Obama, as noted, does not have sons. Nor was he born in Kenya. Nor is he a Muslim.
But it is a fact, as the White House itself reported in its transcripts of his speeches, that on four occasions this year President Obama has rhetorically slipped up and mistakenly talked about “my sons”—nonexistent though they are.
And in the last two days, in two separate speeches, he mistakenly talked about “my sons” in defending his mandate to force Catholics and Catholic institutions to act against the teachings of their faith in buying and providing health plans that pay for sterilizations, contraceptives, and abortifacients.
The Catholic teachings on sterilization, contraception and abortion that Obama’s mandate would force Catholics to violate are based in part on the premise that man has no right to veto God’s decision to bring a new life into the world.
“It is to be anticipated that perhaps not everyone will easily accept this particular teaching,” Pope Paul VI said in the 1968 Encyclical Letter Humanae Vitae. “There is too much clamorous outcry against the voice of the Church, and this is intensified by modern means of communication. But it comes as no surprise to the Church that she, no less than her divine Founder, is destined to be a ‘sign of contradiction.’ She does not, because of this, evade the duty imposed on her of proclaiming humbly but firmly the entire moral law, both natural and evangelical.

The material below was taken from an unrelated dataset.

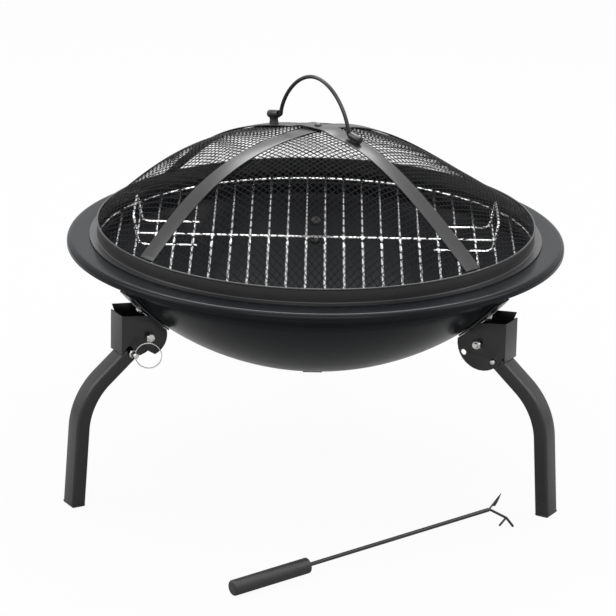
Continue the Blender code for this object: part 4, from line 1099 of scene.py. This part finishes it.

“Since the Church did not make either of these laws, she cannot be their arbiter—only their guardian and interpreter,” said the pope. “It could never be right for her to declare lawful what is in fact unlawful, since that, by its very nature, is always opposed to the true good of man. In preserving intact the whole moral law of marriage, the Church is convinced that she is contributing to the creation of a truly human civilization.”